On Saturday, those materials — an October 2016 application to the Foreign Intelligence Surveillance Court to wiretap Page, along with several renewal applications — were released to The New York Times and several other news organizations that had filed Freedom of Information Act lawsuits to obtain them.
“This application targets Carter Page,” the application said. “The FBI believes Page has been the subject of targeted recruitment by the Russian government.” A line was then redacted, and then it picked up with “undermine and influence the outcome of the 2016 U.S. presidential election in violation of U.S. criminal law. Mr. Page is a former foreign policy adviser to a candidate for U.S. president.”
Page has denied being a Russian agent. He did not immediately respond to a request for comment Saturday.
The documents were heavily redacted in places, and some of the substance of the applications had become public in February, via the Republican and Democratic Intelligence Committee memos.
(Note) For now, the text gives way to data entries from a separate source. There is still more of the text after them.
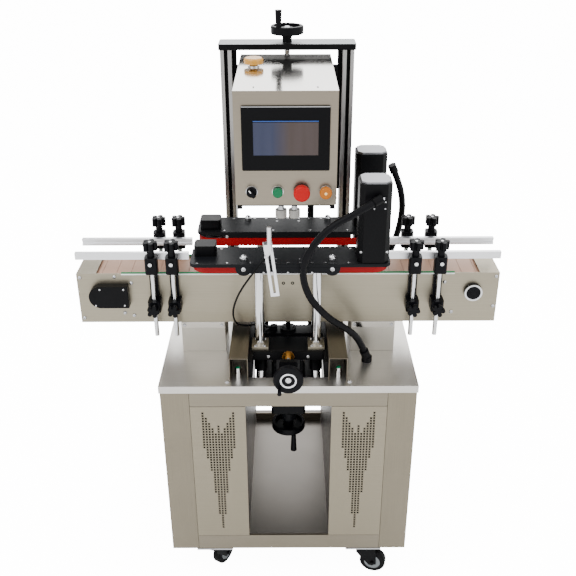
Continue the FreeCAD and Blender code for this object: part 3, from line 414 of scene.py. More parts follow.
cables = {
    "frontHose": {"diameter": 18.0, "length": 593, "body": ("front_belt_unit", "front_carriage"),
                  "points": [(202, -172, 1139), (152, -194, 1118), (105, -200, 1094), (71, -198, 1058),
                             (46, -193, 1015), (35, -188, 971), (41, -184, 926), (60, -178, 880),
                             (103, -168, 826), (152, -148, 784), (184, -126, 744), (201, -113, 698)]},
    "rearHose": {"diameter": 18.0, "length": 445, "body": ("rear_belt_unit", "rear_carriage"),
                 "points": [(286, 111, 1117), (302, 117, 1080), (314, 128, 1032), (317, 142, 980),
                            (311, 160, 920), (296, 182, 852), (277, 206, 780), (262, 225, 698)]},
    "sensorCable": {"diameter": 5.0, "length": 402, "body": ("front_belt_unit", "front_carriage"),
                    "points": [(-55, -172, 998), (-86, -172, 957), (-118, -160, 905), (-138, -135, 850),
                               (-145, -105, 800), (-138, -78, 760), (-112, -50, 738), (-80, -20, 728),
                               (-52, -18, 714)]}}


def routeCurve(points):
    data = bpy.data.curves.new("route", "CURVE")
    data.dimensions = "3D"
    data.resolution_u = 16
    spline = data.splines.new("NURBS")
    spline.points.add(len(points) - 1)
    for point, place in zip(spline.points, points):
        point.co = (*place, 1)
    spline.order_u = 3
    spline.use_endpoint_u = True
    route = bpy.data.objects.new("route", data)
    bpy.context.scene.collection.objects.link(route)
    return route


def readRoute(points):
    route = routeCurve(points)
    bpy.context.view_layer.update()
    line = bpy.data.meshes.new_from_object(route.evaluated_get(bpy.context.evaluated_depsgraph_get()))
    path = [v.co.copy() for v in line.vertices]
    bpy.data.objects.remove(route)
    return path


def sweepTube(name, path, profile, sides=20):
    # rings carried along the path without twist; profile(distance) gives the radius there
    stations, travelled = [], [0.0]
    for a, b in zip(path, path[1:]):
        travelled.append(travelled[-1] + (b - a).length)
    tangent = (path[1] - path[0]).normalized()
    side = tangent.orthogonal().normalized()
    for i, point in enumerate(path):
        nearby = path[min(i + 1, len(path) - 1)] - path[max(i - 1, 0)]
        turn = tangent.rotation_difference(nearby.normalized())
        side = (turn @ side).normalized()
        tangent = nearby.normalized()
        stations.append((point, side, tangent.cross(side)))
    vertices, faces = [], []
    for (point, across, up), distance in zip(stations, travelled):
        radius = profile(distance)
        for k in range(sides):
            angle = 2 * math.pi * k / sides
            vertices.append(point + (across * math.cos(angle) + up * math.sin(angle)) * radius)
    for i in range(len(stations) - 1):
        for k in range(sides):
            a, b = i * sides + k, i * sides + (k + 1) % sides
            faces.append((a, b, b + sides, a + sides))
    faces.append(tuple(reversed(range(sides))))
    faces.append(tuple(range((len(stations) - 1) * sides, len(stations) * sides)))
    mesh = bpy.data.meshes.new(name)
    mesh.from_pydata([tuple(v) for v in vertices], [], faces)
    tube = bpy.data.objects.new(name, mesh)
    bpy.context.scene.collection.objects.link(tube)
    activate(tube)
    bpy.ops.object.mode_set(mode="EDIT")
    bpy.ops.mesh.select_all(action="SELECT")
    bpy.ops.mesh.normals_make_consistent(inside=False)
    bpy.ops.object.mode_set(mode="OBJECT")
    return tube


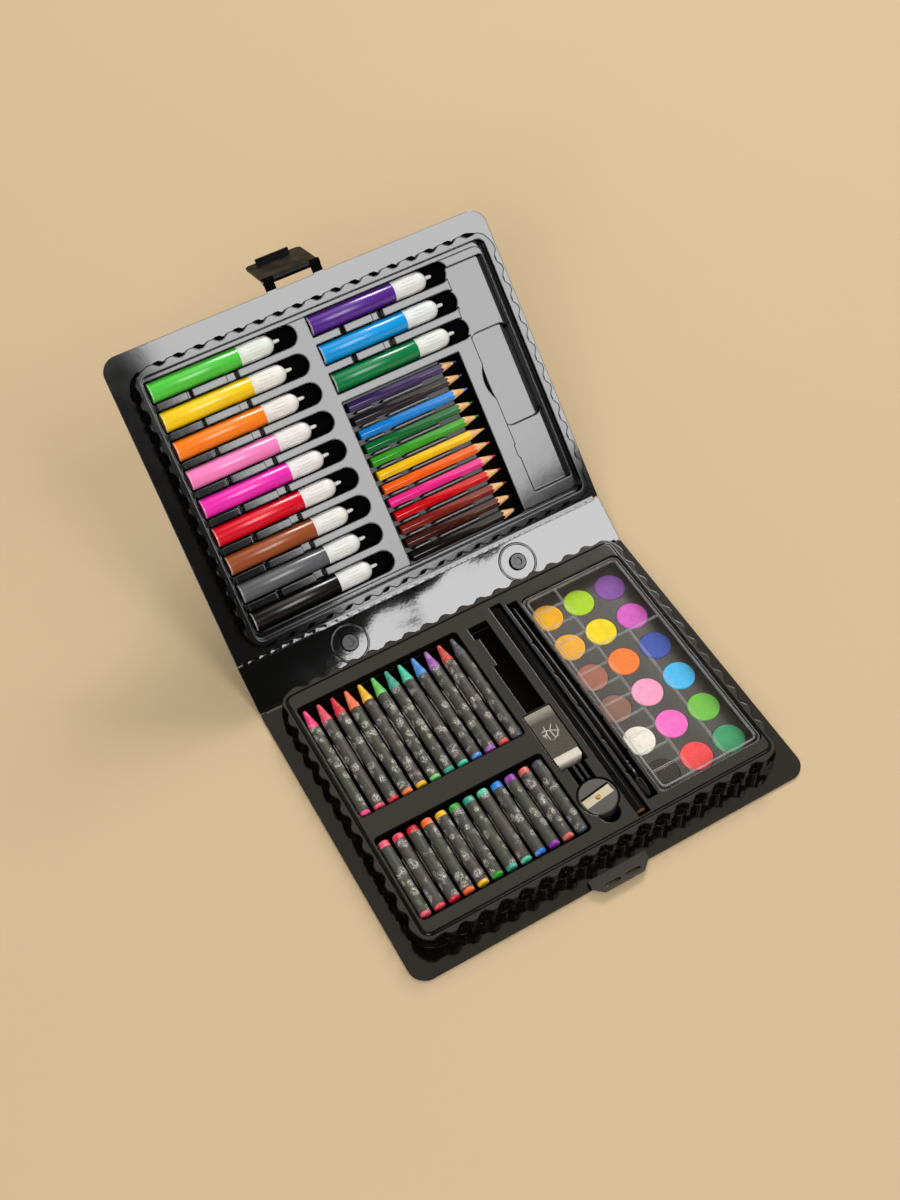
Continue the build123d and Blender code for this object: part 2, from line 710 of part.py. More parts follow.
def make_handle():
    # a strap along the outside of the spine, held at both ends and bowed a little between
    reach = rivet_spacing / 2
    half = reach + handle_end
    low = -sheet
    bow = low - handle_bow
    outer = Polyline((-half, low), (-reach + handle_end, low), (-reach / 2, bow), (reach / 2, bow),
                     (reach - handle_end, low), (half, low), (half, low - handle_thickness),
                     (reach - handle_end, low - handle_thickness), (reach / 2, bow - handle_thickness),
                     (-reach / 2, bow - handle_thickness), (-reach + handle_end, low - handle_thickness),
                     (-half, low - handle_thickness), close=True)
    face = Plane.XZ * make_face(outer)
    strap = Pos(0, spine_width / 2 + handle_width / 2, 0) * extrude(face, handle_width)
    strap = fillet(strap.edges().filter_by(Axis.Z), handle_width / 2 - 0.5)
    for side in (-1, 1):
        strap -= disc(side * reach, spine_width / 2, rivet_shank_diameter + 2 * handle_hole_clearance,
                      low - handle_thickness - 1, low + 1)
    return spine_place * strap


def make_rivets():
    outer = -sheet - handle_thickness
    rivet = disc(0, 0, rivet_head_diameter, 0, rivet_head_height)
    rivet = chamfer(rivet.faces().sort_by(Axis.Z)[-1].edges(), 0.7)
    rivet += disc(0, 0, rivet_shank_diameter, outer, 0.5)
    rivet += disc(0, 0, rivet_head_diameter * 0.7, outer - 1.0, outer)
    rivet -= disc(0, 0, rivet_dimple_diameter, rivet_head_height - 1.4, rivet_head_height + 1)
    return group(spine_place, rivet, [Pos(side * rivet_spacing / 2, spine_width / 2, 0) for side in (-1, 1)])


def clasp_axis_y():
    return board_depth + clasp_reach


def make_lid_board():
    plate = board(hinge_gap / 2, board_depth, -1)
    y = clasp_axis_y()
    r = clasp_knuckle_diameter / 2
    inner = clasp_knuckle_length / 2 + clasp_knuckle_gap
    for side in (-1, 1):
        x0, x1 = sorted((side * inner, side * clasp_width / 2))
        plate += block(x0, x1, board_depth - 1, y, -sheet, 0)
        plate += Pos((x0 + x1) / 2, y, -sheet / 2) * Rot(0, 90, 0) * Cylinder(r, x1 - x0)
    bore = Pos(0, y, -sheet / 2) * Rot(0, 90, 0) * Cylinder(clasp_pin_diameter / 2, clasp_width + 2)
    return lid_place * (plate - bore)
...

Visible portions showed that the FBI in stark terms had told the intelligence court that Page “has established relationships with Russian government officials, including Russian intelligence officers”; that the bureau believed “the Russian government’s efforts are being coordinated with Page and perhaps other individuals associated with” Trump’s campaign; and that Page “has been collaborating and conspiring with the Russian government.”
The spectacle of the release was itself noteworthy, given that wiretapping under the Foreign Intelligence Surveillance Act, or FISA, is normally one of the government’s closest-guarded secrets. No such application materials had apparently become public in the 40 years since Congress enacted that law to regulate the interception of phone calls and other communications on domestic soil in search of spies and terrorists, as opposed to wiretapping for ordinary criminal investigations.
The fight over the surveillance of Page centered on the fact the FBI, in making the case to judges that he might be a Russian agent, had used some claims drawn from a notorious Democratic-funded dossier compiled by Christopher Steele, a former British intelligence agent. The application cited claims from the dossier about a meeting Page purportedly attended with a person close to Russian President Vladimir Putin, while Page was on a trip to Moscow in July 2016, two months before leaving the Trump campaign.
Republicans portrayed the Steele dossier — which also contained salacious claims about Trump not included in the wiretap application — as dubious, and blasted the FBI for using material from it while not telling the court that the Democratic National Committee and the Hillary Clinton campaign had funded the research.
But Democrats noted that the application also contained evidence against Page unrelated to the dossier, and that it did tell the court the research’s sponsor had the political motive of wanting to discredit Trump’s campaign. They argued that it was normal not to specifically name Americans and U.S. organizations in such materials.
The application shows that the FBI told the court it believed that the person who hired Steele was looking for dirt to discredit Trump. But it added that based on his previous reporting history with the FBI, in which he had “provided reliable information,” the bureau believed his information cited in the application “to be credible.” It did not use their names.
Since February, even as Trump and his allies have continued to portray the Russia investigation as a “witch hunt,” it has produced indictments of two dozen Russians and Russian government officials for efforts to covertly manipulate American social media and for hacking and releasing Democratic emails during the campaign.
Noting that the original application and its three renewals were approved by senior law enforcement officials in two administrations and by federal judges, for example, Rep. Jerrold Nadler of New York, the top Democrat on the House Judiciary Committee, portrayed the threat from Russia that the FBI was investigating as real and severe.
“Anyone aware of these facts would recognize that these applications were necessary and appropriate,” Nadler said. “Those who say otherwise are trying desperately to protect President Trump from a broader investigation that must be allowed to take its course without interference.”
While applications for criminal wiretap orders often become public, showing what the government’s basis was for seeking it, the government until now has refused to disclose FISA materials even when using evidence gathered through such wiretaps to prosecute people.
But in February, Trump — over the objections of law enforcement professionals — took the unprecedented step of lowering the walls of secrecy around such materials to enable House Intelligence Committee Republicans, led by Rep. Devin Nunes of California, to disclose their 3 1/2-page memo, which sought to portray the surveillance of Page as scandalous.
In addition to invoking Trump’s declassification to seek disclosure of the underlying materials by filing a Freedom of Information Act lawsuit against the Justice Department, The Times also petitioned the Foreign Intelligence Surveillance Court to unseal the materials itself.
The court has not responded to that request. But after two members of Congress separately asked the court to release materials related to the Page wiretap applications, a judge told them the court would wait to see how the executive branch responded to similar requests.